What to work on —
Restate the span of lines that starts with the line containing "canopy_sheet()" and ends with the line containing "obj.matrix_world = world", word for word, including both, with nothing else.
━━ Supplied records ━━
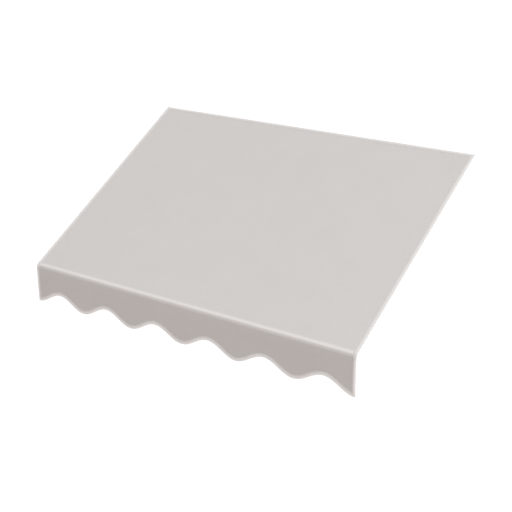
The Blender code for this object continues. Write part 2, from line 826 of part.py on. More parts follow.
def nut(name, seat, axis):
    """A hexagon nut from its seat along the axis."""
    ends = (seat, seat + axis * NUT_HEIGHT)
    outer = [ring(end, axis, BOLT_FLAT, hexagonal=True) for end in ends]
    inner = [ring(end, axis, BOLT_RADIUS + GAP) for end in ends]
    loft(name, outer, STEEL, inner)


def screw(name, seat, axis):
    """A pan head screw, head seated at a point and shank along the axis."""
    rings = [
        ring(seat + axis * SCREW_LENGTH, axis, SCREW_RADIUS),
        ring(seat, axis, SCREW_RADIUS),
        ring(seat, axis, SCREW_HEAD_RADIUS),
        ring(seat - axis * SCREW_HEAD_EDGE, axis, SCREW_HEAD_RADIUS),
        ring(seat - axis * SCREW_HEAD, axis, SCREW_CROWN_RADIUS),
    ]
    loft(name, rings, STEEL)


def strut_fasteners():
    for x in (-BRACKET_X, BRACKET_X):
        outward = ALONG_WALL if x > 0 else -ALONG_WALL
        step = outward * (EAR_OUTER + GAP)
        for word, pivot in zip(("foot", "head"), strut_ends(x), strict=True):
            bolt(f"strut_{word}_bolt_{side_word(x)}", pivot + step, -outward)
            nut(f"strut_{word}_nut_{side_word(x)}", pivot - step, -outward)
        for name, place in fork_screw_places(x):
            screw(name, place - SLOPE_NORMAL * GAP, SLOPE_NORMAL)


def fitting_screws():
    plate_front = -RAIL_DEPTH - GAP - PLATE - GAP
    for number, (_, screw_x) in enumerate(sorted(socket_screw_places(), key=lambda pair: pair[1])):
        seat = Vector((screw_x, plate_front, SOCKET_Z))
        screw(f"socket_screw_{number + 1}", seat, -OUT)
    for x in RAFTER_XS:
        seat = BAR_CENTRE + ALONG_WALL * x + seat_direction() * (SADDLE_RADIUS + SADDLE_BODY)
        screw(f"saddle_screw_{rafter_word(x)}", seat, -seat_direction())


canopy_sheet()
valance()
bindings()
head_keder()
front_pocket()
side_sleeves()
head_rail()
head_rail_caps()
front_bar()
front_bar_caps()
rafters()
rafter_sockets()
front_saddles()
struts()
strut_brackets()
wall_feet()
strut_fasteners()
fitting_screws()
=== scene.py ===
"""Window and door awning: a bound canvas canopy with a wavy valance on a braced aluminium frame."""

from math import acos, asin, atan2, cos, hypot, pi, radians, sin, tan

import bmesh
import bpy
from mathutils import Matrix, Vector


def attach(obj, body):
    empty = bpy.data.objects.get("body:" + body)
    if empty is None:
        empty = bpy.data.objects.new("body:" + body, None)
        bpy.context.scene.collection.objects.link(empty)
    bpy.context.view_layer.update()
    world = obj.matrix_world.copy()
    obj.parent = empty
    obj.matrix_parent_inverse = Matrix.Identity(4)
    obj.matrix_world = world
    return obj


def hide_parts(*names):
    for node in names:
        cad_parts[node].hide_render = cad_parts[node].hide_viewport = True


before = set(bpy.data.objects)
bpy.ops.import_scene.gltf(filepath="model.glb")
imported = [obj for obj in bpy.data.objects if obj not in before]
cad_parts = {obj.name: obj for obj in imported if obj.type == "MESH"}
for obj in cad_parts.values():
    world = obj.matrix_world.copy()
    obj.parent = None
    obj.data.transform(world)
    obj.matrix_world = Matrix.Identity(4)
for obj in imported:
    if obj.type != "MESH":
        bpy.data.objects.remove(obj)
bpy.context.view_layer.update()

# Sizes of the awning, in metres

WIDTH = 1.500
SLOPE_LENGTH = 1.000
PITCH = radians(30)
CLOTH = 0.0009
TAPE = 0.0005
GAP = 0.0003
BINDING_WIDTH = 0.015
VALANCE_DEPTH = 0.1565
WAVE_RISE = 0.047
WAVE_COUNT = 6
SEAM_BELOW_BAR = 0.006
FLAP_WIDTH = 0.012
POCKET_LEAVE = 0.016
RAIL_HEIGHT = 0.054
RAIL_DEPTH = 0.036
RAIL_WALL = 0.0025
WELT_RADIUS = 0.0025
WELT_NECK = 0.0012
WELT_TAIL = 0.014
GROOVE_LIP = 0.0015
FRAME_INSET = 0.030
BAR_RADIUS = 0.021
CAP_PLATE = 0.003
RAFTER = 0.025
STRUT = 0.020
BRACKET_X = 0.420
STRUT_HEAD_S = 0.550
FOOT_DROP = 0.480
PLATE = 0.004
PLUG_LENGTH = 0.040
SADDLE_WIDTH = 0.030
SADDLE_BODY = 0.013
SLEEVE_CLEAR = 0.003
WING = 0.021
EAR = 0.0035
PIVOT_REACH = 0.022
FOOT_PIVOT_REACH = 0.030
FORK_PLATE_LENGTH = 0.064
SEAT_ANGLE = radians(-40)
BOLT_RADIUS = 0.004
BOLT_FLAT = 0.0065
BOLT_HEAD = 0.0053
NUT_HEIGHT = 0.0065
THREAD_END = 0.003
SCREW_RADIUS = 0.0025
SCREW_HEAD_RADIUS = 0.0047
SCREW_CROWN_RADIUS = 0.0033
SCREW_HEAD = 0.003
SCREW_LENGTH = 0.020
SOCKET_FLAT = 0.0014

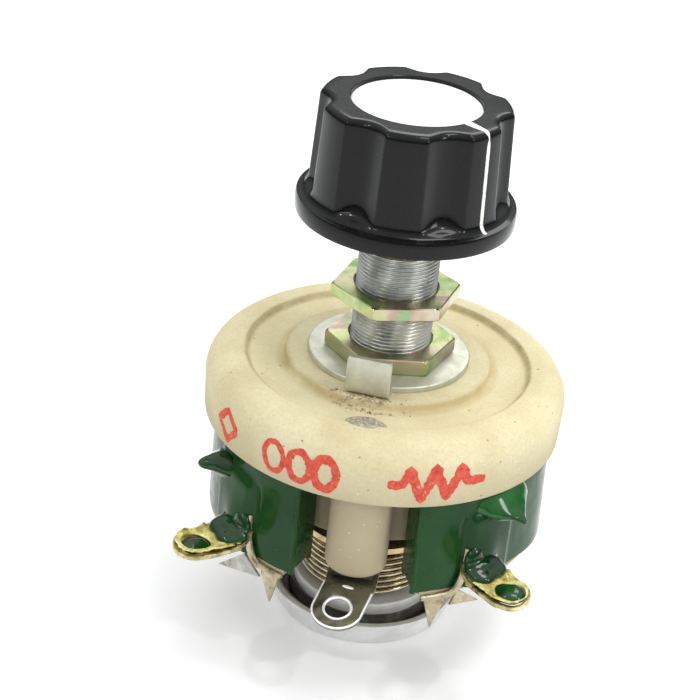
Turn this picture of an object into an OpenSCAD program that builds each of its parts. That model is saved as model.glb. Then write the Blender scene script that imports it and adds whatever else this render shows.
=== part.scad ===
━━━
Solution to the problem —
canopy_sheet()
valance()
bindings()
head_keder()
front_pocket()
side_sleeves()
head_rail()
head_rail_caps()
front_bar()
front_bar_caps()
rafters()
rafter_sockets()
front_saddles()
struts()
strut_brackets()
wall_feet()
strut_fasteners()
fitting_screws()
=== scene.py ===
"""Window and door awning: a bound canvas canopy with a wavy valance on a braced aluminium frame."""

from math import acos, asin, atan2, cos, hypot, pi, radians, sin, tan

import bmesh
import bpy
from mathutils import Matrix, Vector


def attach(obj, body):
    empty = bpy.data.objects.get("body:" + body)
    if empty is None:
        empty = bpy.data.objects.new("body:" + body, None)
        bpy.context.scene.collection.objects.link(empty)
    bpy.context.view_layer.update()
    world = obj.matrix_world.copy()
    obj.parent = empty
    obj.matrix_parent_inverse = Matrix.Identity(4)
    obj.matrix_world = world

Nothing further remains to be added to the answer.